What began with NASA research in 2006 has since ballooned during the last decade – over 150 companies across six continents have emerged to develop all kinds of cultivated fare, from chicken nuggets and fish sticks.
More recently in the US, the Food and Drug Administration (FDA) declared lab-grown chicken from Good Meat safe to eat in March – the FDA’s second safety nod for a cultivated meat company. But there are still regulatory hurdles to clear before consumers will be able to buy these products.

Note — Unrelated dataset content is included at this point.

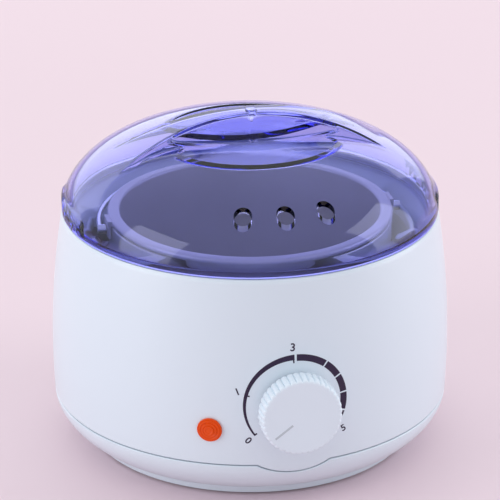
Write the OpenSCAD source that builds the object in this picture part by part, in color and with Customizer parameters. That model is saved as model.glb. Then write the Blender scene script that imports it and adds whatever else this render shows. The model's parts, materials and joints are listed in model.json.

At the time of writing, Singapore is the only country in the world where cultivated meat products are commercially available.
As with many new ideas, the industry will likely face some hesitancy from the public, says David Block, lead professor at UC Davis’ Cultivated Meat Consortium in California.
“Consumer acceptance is going to be a sizable barrier for this industry, and (companies) are going to have to really think about what they do as they release their products onto the market,” he says.
Opportunities to head that off, he adds, include tailoring products to taste better, be more nutritious, and have a longer shelf life.
“One way is to create hybrid products, so something that (combines) cultivated meat with plant-based meat or conventional meat,” Block tells CNN. “And to me, that’s going to be the real power of all of this work that’s going on now – somewhere 15, 20 years down the road, there will be products on the market that we don’t even imagine now.”
Will every species eventually have a cultivated counterpart? Block doesn’t think so – but what we will see, according to GFI’s Specht, is greater availability to meat and seafood all over the planet.
“It could actually be a great democratizing instrument to give access to the whole menu, so to speak,” she says.